**WHAT IS ASKED**
Reproduce, exactly and in full, only the lines below from the one containing "for home in" through the one containing "points = [vertex.co".

**INPUT**
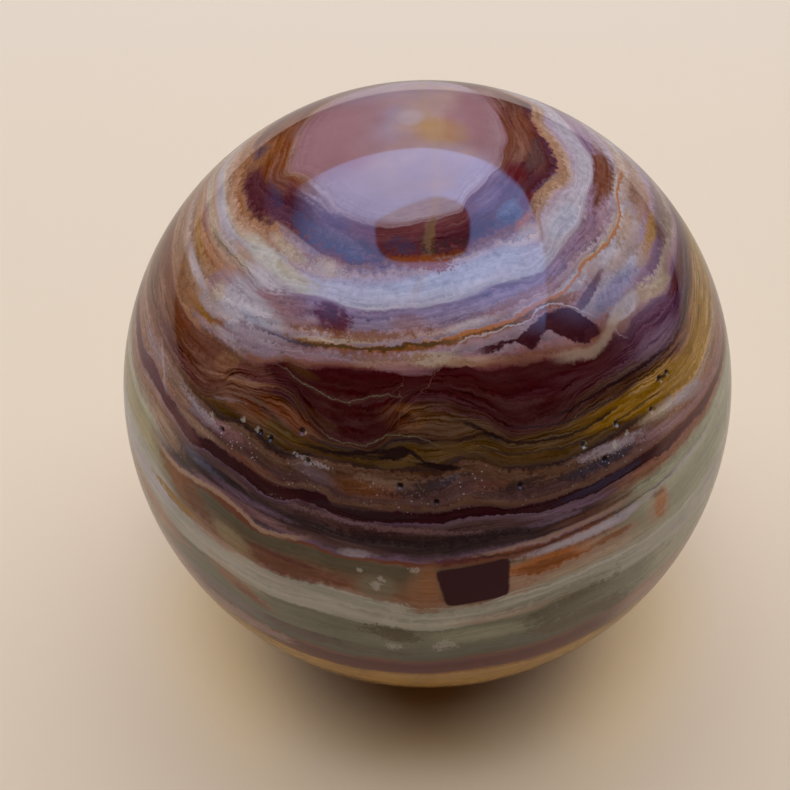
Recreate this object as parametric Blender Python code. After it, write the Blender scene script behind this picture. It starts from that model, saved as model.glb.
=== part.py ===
"""A polished ball of banded onyx that stands on a small flat ground into its underside.

Units are metres and +Z is up, at right angles to the stone's bands. The origin is the centre of the
flat, so the ball stands on the plane z = 0. The ball is one piece of stone, and its bands are only colour.
"""

import math

import bmesh
import bpy
from mathutils import Vector

BALL_DIAMETER = 0.080
FLAT_DIAMETER = 0.014
RIM_EASE = 0.0003

MERIDIANS = 96
PARALLELS = 48
RIM_STEPS = 2

STONE_COLOUR = (0.30, 0.20, 0.15, 1.0)
STONE_ROUGHNESS = 0.10
STONE_METALLIC = 0.0
STONE_IOR = 1.58

BALL_RADIUS = BALL_DIAMETER / 2
FLAT_RADIUS = FLAT_DIAMETER / 2
# The ball's centre stands this far above its flat, a little less than a radius.
CENTRE_HEIGHT = math.sqrt(BALL_RADIUS**2 - FLAT_RADIUS**2)
SAME_HEIGHT = 1e-6


def clear_scene():
    for old in list(bpy.data.objects):
        bpy.data.objects.remove(old, do_unlink=True)


def make_collection(name):
    collection = bpy.data.collections.new(name)
    bpy.context.scene.collection.children.link(collection)
    return collection


def make_stone():
    """Polished calcite onyx in the mean colour of its bands."""
    stone = bpy.data.materials.new("banded_onyx")
    stone.use_nodes = True
    shader = stone.node_tree.nodes["Principled BSDF"]
    shader.inputs["Base Color"].default_value = STONE_COLOUR
    shader.inputs["Roughness"].default_value = STONE_ROUGHNESS
    shader.inputs["Metallic"].default_value = STONE_METALLIC
    shader.inputs["IOR"].default_value = STONE_IOR
    return stone


def grind_flat(mesh):
    """Cuts the bottom of the ball off level, closes it with one flat face and eases the rim."""
    floor_level = -CENTRE_HEIGHT
    shape = bmesh.new()
    shape.from_mesh(mesh)
    everything = shape.verts[:] + shape.edges[:] + shape.faces[:]
    bmesh.ops.bisect_plane(
        shape,
        geom=everything,
        plane_co=Vector((0, 0, floor_level)),
        plane_no=Vector((0, 0, -1)),
        clear_outer=True,
    )
    rim = [edge for edge in shape.edges if edge.is_boundary]
    bmesh.ops.holes_fill(shape, edges=rim)
    rim = [
        edge
        for edge in shape.edges
        if all(abs(corner.co.z - floor_level) < SAME_HEIGHT for corner in edge.verts)
    ]
    bmesh.ops.bevel(
        shape,
        geom=rim,
        offset=RIM_EASE,
        offset_type="OFFSET",
        segments=RIM_STEPS,
        profile=0.5,
        affect="EDGES",
    )
    bmesh.ops.recalc_face_normals(shape, faces=shape.faces)
    shape.to_mesh(mesh)
    shape.free()


def make_ball(collection, stone):
    bpy.ops.mesh.primitive_uv_sphere_add(
        segments=MERIDIANS,
        ring_count=PARALLELS,
        radius=BALL_RADIUS,
        location=(0, 0, CENTRE_HEIGHT),
    )
    ball = bpy.context.active_object
    ball.name = "onyx_sphere"
    ball.data.name = "onyx_sphere"
    grind_flat(ball.data)
    ball.data.materials.append(stone)
    ball.data.shade_smooth()
    ball.data.set_sharp_from_angle(angle=math.radians(20))
    for home in list(ball.users_collection):
        home.objects.unlink(ball)
    collection.objects.link(ball)
    return ball


def main():
    clear_scene()
    collection = make_collection("green_onyx_sphere")
    make_ball(collection, make_stone())


main()
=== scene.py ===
"""A polished ball of banded onyx on a pale table. Lengths are metres and +Z is up."""

import math

import bpy
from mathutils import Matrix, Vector


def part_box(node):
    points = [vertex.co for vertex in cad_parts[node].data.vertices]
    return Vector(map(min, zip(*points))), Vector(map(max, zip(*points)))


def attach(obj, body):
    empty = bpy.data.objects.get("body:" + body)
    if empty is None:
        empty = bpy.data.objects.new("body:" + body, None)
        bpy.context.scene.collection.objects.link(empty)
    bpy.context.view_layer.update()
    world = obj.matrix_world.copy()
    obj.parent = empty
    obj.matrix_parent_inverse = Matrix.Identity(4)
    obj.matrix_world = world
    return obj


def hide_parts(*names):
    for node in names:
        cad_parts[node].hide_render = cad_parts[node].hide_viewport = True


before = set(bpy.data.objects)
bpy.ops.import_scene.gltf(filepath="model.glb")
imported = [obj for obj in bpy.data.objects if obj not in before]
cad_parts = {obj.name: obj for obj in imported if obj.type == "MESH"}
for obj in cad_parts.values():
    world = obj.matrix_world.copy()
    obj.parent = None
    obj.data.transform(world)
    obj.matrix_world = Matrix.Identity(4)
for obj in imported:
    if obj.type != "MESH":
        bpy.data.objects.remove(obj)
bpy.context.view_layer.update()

NODE = "onyx_sphere"
low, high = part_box(NODE)
BALL_RADIUS = (high.x - low.x) / 2
CENTRE = Vector((0, 0, high.z - BALL_RADIUS))

# The photograph's view: the camera looks down at 45 degrees from 3.5 radii away.
CAMERA_ELEVATION = math.radians(45)
CAMERA_DISTANCE = 3.5 * BALL_RADIUS
CLOSEST_SEEN = 0.005
IMAGE_PIXELS = 790
OUTLINE_RADIUS_PIXELS = 304
CENTRE_PIXEL = (427.5, 384.0)
SENSOR_MM = 36

# Each diffuse light is a level disc: its centre's y, its height, its width, its radiance and its colour.
DIFFUSE_LIGHTS = {
    "sky": (2.0, 1.0, 4.47, 1.35, (0.97, 1.005, 1.06)),
    "lamp": (-0.247, 0.95, 0.475, 3.8, (1.04, 0.95, 0.74)),
}
ROOM_COLOUR = (0.030, 0.020, 0.007)

# The table's paper: its colour, its colour far behind the ball, and where the one gives way to the other.
TABLE_SPAN = (-3, 3)
PAPER = (0.83, 0.70, 0.585)
FAR_PAPER = (0.81, 0.70, 0.61)
FAR_FROM = (0.05, 0.25)
# Painted light and shade on the paper, for light from behind that passes through the stone: painted amber
# shade close in front of the ball, and a painted golden glow on its two sides.
PAINTED_AMBER_SHADE = (0.74, 0.59, 0.42)
AMBER_SHADE_REACH = (0.031, 0.040)
PAINTED_GOLDEN_GLOW = (1.0, 0.79, 0.51)
GOLDEN_GLOW_REACH = (0.031, 0.050)
GOLDEN_GLOW_FROM = (0.012, 0.030)
PAINTED_LIGHT_FADE = (-0.015, 0.020)
PAPER_ROUGHNESS = 0.9

# The overhead panel's sides: the direction that each faces, how far out it lies and how soft it is.
PANEL_HEIGHT = 0.9
PANEL_SPAN = ((-1.6, 1.6), (-0.8, 1.2))
PANEL_SIDES = (
    ((0, 1), 0.87, 0.03), ((0.26, 0.966), 0.84, 0.03), ((0.707, 0.707), 0.80, 0.09),
    ((0.963, 0.27), 0.65, 0.03), ((-1, 0), 0.87, 0.34), ((0, -1), 0.46, 0.32),
)
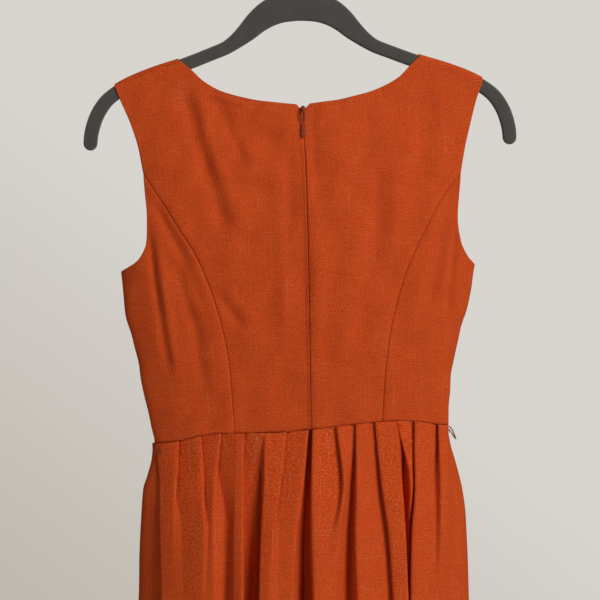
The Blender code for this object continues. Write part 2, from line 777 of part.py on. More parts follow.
def skirt(look):
    rows = fold_table()
    half = len(rows) // 2
    spans = span_counts(rows)
    grid = np.array([skirt_row(rows, share, spans) for share in SKIRT_ROWS])[::-1]
    starts = np.concatenate([[0], np.cumsum([POINTS_PER_FOLD + span for span in spans])])
    middle_of = POINTS_PER_FOLD // 2
    seams = [starts[0] + middle_of, starts[1 + CENTRE_SEAM_FOLD] + middle_of, starts[half] + middle_of]
    left = grid[:, seams[0] : seams[1] + 1]
    right = grid[:, seams[1] : seams[2] + 1]
    round_again = grid[:, starts[-1] : starts[-1] + POINTS_PER_FOLD][:, : middle_of + 1]
    front = np.concatenate([grid[:, seams[2] : starts[-1]], round_again], axis=1)
    for name, part in (("skirt_back_left", left), ("skirt_back_right", right), ("skirt_front", front)):
        columns = [0, *range(2, part.shape[1] - 2), part.shape[1] - 1]
        panel = inner_apart(seam_apart(part[:, columns], 0, None, SKIRT_EDGE), 0, None, SKIRT_EDGE)
        cloth(name, [(panel, True)], look)


def hanger(look):
    """The slim hanger: a rounded section swept along its spine, with round ends."""
    x, z, half = hanger_outline()
    dx = np.gradient(x)
    dz = np.gradient(z)
    length = np.hypot(dx, dz)
    tangent = np.stack([dx, 0 * dx, dz], axis=-1) / length[:, None]
    across = np.stack([-dz, 0 * dx, dx], axis=-1) / length[:, None]
    centre = np.stack([x, 0 * x, z], axis=-1)
    stations = [(centre[i], across[i], half[i], HANGER_HALF_THICKNESS) for i in range(len(x))]
    for angle in HANGER_END_ANGLES:
        a = math.radians(angle)
        for i, turn, place in ((-1, 1, len(stations)), (0, -1, 0)):
            point = centre[i] + turn * tangent[i] * half[i] * math.sin(a)
            end = (point, across[i], half[i] * math.cos(a), HANGER_HALF_THICKNESS * math.cos(a) ** 0.5)
            stations.insert(place, end)
    bm = bmesh.new()
    rings = []
    for point, up, tall, thick in stations:
        ring = []
        straight = max(tall - thick, 0)
        for k in range(HANGER_SIDES):
            a = 2 * math.pi * (k + 0.5) / HANGER_SIDES
            lift = math.copysign(straight, math.sin(a)) + min(thick, tall) * math.sin(a)
            ring.append(bm.verts.new(point + up * lift + np.array((0, thick * math.cos(a), 0))))
        rings.append(ring)
    for one, two in zip(rings, rings[1:]):
        for k in range(HANGER_SIDES):
            following = (k + 1) % HANGER_SIDES
            bm.faces.new((one[k], one[following], two[following], two[k]))
    bm.faces.new(rings[0][::-1])
    bm.faces.new(rings[-1])
    bmesh.ops.recalc_face_normals(bm, faces=bm.faces)
    return add_object("hanger_body", bm, look)


def wire(name, points, radius, look, sides=2):
    """A round wire through the points, as a curve with closed ends."""
    curve = bpy.data.curves.new(name, "CURVE")
    curve.dimensions = "3D"
    curve.bevel_depth = radius
    curve.bevel_resolution = sides
    curve.use_fill_caps = True
    spline = curve.splines.new("POLY")
    spline.points.add(len(points) - 1)
    for point, place in zip(spline.points, points):
        point.co = (*place, 1)
    curve.materials.append(look)
    made = bpy.data.objects.new(name, curve)
    bpy.context.scene.collection.objects.link(made)
    return made


def hook(look):
    """The hook: up from the crown, out and over in one round, its inside resting on the origin."""
    radius = HOOK_INNER_RADIUS + HOOK_WIRE_RADIUS
    centre = HOOK_WIRE_RADIUS - radius
    points = []
    for k in range(HOOK_STEPS + 1):
        a = HOOK_OPENING - (HOOK_OPENING + HOOK_RETURN) * k / HOOK_STEPS
        points.append((-radius * math.sin(a), 0, centre + radius * math.cos(a)))
    foot = CROWN_TOP + CLEARANCE
    last = points[-1]
    neck = [(last[0] * share, 0, last[2] - drop) for share, drop in HOOK_NECK]
    return wire("hanger_hook", [*points, *neck, (0, 0, foot)], HOOK_WIRE_RADIUS, look)


def back_y(x, z):
    angle, height = angle_of([(x, z)])[0]
    return float(on_bodice(angle, height, 1)[1])


def slider(look):
    """The slider: a small rounded block on the closed zip, with a bail on its face."""
    x, z = SLIDER_PLACE
    wide, thick, tall = SLIDER_SIZE
    y = back_y(x, z) + CLOTH / 2 + CLEARANCE + thick / 2 + SLIDER_SLACK
    bm = bmesh.new()
    bmesh.ops.create_cube(bm, size=1)
    for vertex in bm.verts:
        narrow = SLIDER_TAPER if vertex.co.z < 0 else 1
        vertex.co = (vertex.co.x * wide * narrow, vertex.co.y * thick, vertex.co.z * tall)
    edge = SLIDER_ROUNDING
    bmesh.ops.bevel(bm, geom=bm.edges, offset=edge, segments=2, profile=0.5, affect="EDGES", material=-1)
    block = add_object("zip_slider", bm, look)
    block.location = (x, y, z)
    wire_bail = wire("bail_wire", bail_points(x, y + thick / 2, z), BAIL_WIRE, look)
    bail = bpy.data.objects.new("bail", bpy.data.meshes.new_from_object(wire_bail))
    bpy.data.objects.remove(wire_bail)
    bpy.context.scene.collection.objects.link(bail)
    bail.hide_render = True
    union = block.modifiers.new("bail", "BOOLEAN")
    union.operation = "UNION"
    union.object = bail
    return y + thick / 2


def bail_points(x, face, z):
    """The bail's wire: out of the slider's face, round the pull's bar and back in."""
    points = []
    for k in range(BAIL_STEPS + 1):
        a = math.pi * k / BAIL_STEPS
        out = BAIL_RISE + BAIL_RADIUS * math.sin(a)
        points.append((x, face + out, z - PULL_DROP + BAIL_RADIUS * math.cos(a)))
    first = (x, face - BAIL_ROOT, points[0][2])
    last = (x, face - BAIL_ROOT, points[-1][2])
    return [first, *points, last]


def pull(look, face):
    """The pull tab: a ring that turns in the bail and a teardrop tab, in one flat piece, on its axis."""
    x, z = SLIDER_PLACE
    ring_wide, ring_tall = PULL_RING
    half = [(a * ring_wide, b * ring_tall) for a, b in PULL_RING_OUTLINE]
    half += [(a * PULL_TAB, b * PULL_LENGTH) for a, b in PULL_TAB_OUTLINE]
    outer = half + [(-a, b) for a, b in half[-2:0:-1]]
    hole = []
    for k in range(PULL_HOLE_SIDES):
        a = 2 * math.pi * k / PULL_HOLE_SIDES
        hole.append((PULL_HOLE[0] * math.sin(a), -PULL_HOLE_DROP + PULL_HOLE[1] * math.cos(a)))
    bm = bmesh.new()
    edges = []
    for ring in (outer, hole):
        verts = [bm.verts.new((a, -PULL_PLATE / 2, b)) for a, b in ring]
        edges += [bm.edges.new((verts[i], verts[(i + 1) % len(verts)])) for i in range(len(verts))]
    bmesh.ops.triangle_fill(bm, edges=edges, use_beauty=True)
    faces = list(bm.faces)
    made = bmesh.ops.extrude_face_region(bm, geom=faces)
    moved = [part for part in made["geom"] if isinstance(part, bmesh.types.BMVert)]
    bmesh.ops.translate(bm, verts=moved, vec=(0, PULL_PLATE, 0))
    bmesh.ops.recalc_face_normals(bm, faces=bm.faces)
    tab_object = add_object("zip_pull", bm, look)
    axis_y = face + BAIL_RISE + BAIL_RADIUS - BAIL_WIRE - PULL_PLATE / 2 - PULL_PLAY
    axis_z = z - PULL_DROP
    resting_y = back_y(x, axis_z - PULL_LENGTH) + CLOTH / 2 + CLEARANCE + PULL_PLATE / 2
    tab_object.location = (x, axis_y, axis_z)
    tab_object.rotation_euler.x = max(0.0, math.atan2(resting_y - axis_y, PULL_LENGTH)) + PULL_REST_MARGIN
    return tab_object


def zip_tape(look):
    """The closed chain on its tape, just inside the centre back seam."""
    wide, thick = ZIP_TAPE
    down = np.linspace(*ZIP_TAPE_DOWN, ZIP_TAPE_ROWS)
    seam = np.array(CENTRE_BACK[-1][1:])
    x = steady(seam[:, 1], seam[:, 0], down) * MM
    inside = CLOTH / 2 + CLEARANCE + thick / 2 + ZIP_TAPE_SLACK
    grid = np.array(
        [
            [(a + wide * t, back_y(a + wide * t, -d * MM) - inside, -d * MM) for t in ZIP_TAPE_COLUMNS]
            for a, d in zip(x, down)
        ]
    )
    bm = bmesh.new()
    fill_grid(bm, grid, False)
    tape = add_object("zip_chain", bm, look)
    wall = tape.modifiers.new("wall", "SOLIDIFY")
    wall.thickness = thick
    wall.offset = 0


def off_tube(share, out, down):
    """The point this far out from the tube, at this share of a quarter turn from the centre back."""
    z = -down * MM
    middle, half_width, _, back = tube(z)
    turn = share * math.pi / 2
    across = (math.sin(turn) * back, math.cos(turn) * half_width)
    length = math.hypot(*across)
    x = middle + half_width * math.sin(turn) + out * MM * across[0] / length
    return x, back * math.cos(turn) + out * MM * across[1] / length, z


def belt_loops(look):
    """Thread carriers at the ends of the waist seam, standing clear of the cloth between their ends."""
    for name, route in BELT_LOOPS.items():
        points = [off_tube(*point) for point in smooth_line(route, 14)]
        wire(name, points, THREAD_RADIUS, look)


def main():
    for old in list(bpy.data.objects):
        bpy.data.objects.remove(old)
    fabric = material("orange_cloth", (0.53, 0.075, 0.015), 0.85)
    flock = material("grey_flock", (0.075, 0.07, 0.065), 0.9)
    steel = material("hook_steel", (0.6, 0.6, 0.6), 0.25, 1.0)
    rust = material("zip_metal", (0.3, 0.05, 0.02), 0.4, 0.6)
    tape = material("zip_tape", (0.45, 0.07, 0.02), 0.8)
    bodice(fabric)
    skirt(fabric)
    hanger(flock)
    hook(steel)
    zip_tape(tape)
    face = slider(rust)
    pull(rust, face)
    belt_loops(fabric)


main()
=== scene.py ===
"""A fit and flare dress on a slim hanger: its cloth, zip, hanger and stage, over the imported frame."""

import math

import bmesh
import bpy
import numpy as np
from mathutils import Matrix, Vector


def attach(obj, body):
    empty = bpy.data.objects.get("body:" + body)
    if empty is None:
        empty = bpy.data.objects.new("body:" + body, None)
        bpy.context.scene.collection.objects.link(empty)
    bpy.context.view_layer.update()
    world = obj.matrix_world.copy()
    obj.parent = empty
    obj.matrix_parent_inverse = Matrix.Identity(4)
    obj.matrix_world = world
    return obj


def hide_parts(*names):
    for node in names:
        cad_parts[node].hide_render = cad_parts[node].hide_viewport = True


bl_info = {
    "name": "Fit and flare dress",
    "version": (1, 0, 0),
    "blender": (4, 5, 0),
    "location": "View3D > Sidebar > Dress",
    "description": "Builds a sleeveless pleated dress on a slim hanger over its frame",
    "category": "Object",
}

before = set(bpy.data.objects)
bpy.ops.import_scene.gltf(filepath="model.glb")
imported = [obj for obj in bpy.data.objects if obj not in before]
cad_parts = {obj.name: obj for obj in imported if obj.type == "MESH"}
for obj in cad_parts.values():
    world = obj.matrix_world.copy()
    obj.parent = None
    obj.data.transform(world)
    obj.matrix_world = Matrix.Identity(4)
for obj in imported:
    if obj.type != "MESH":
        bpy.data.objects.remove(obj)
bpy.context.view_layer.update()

MM = 0.001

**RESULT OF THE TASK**
    for home in list(ball.users_collection):
        home.objects.unlink(ball)
    collection.objects.link(ball)
    return ball


def main():
    clear_scene()
    collection = make_collection("green_onyx_sphere")
    make_ball(collection, make_stone())


main()
=== scene.py ===
"""A polished ball of banded onyx on a pale table. Lengths are metres and +Z is up."""

import math

import bpy
from mathutils import Matrix, Vector


def part_box(node):
    points = [vertex.co for vertex in cad_parts[node].data.vertices]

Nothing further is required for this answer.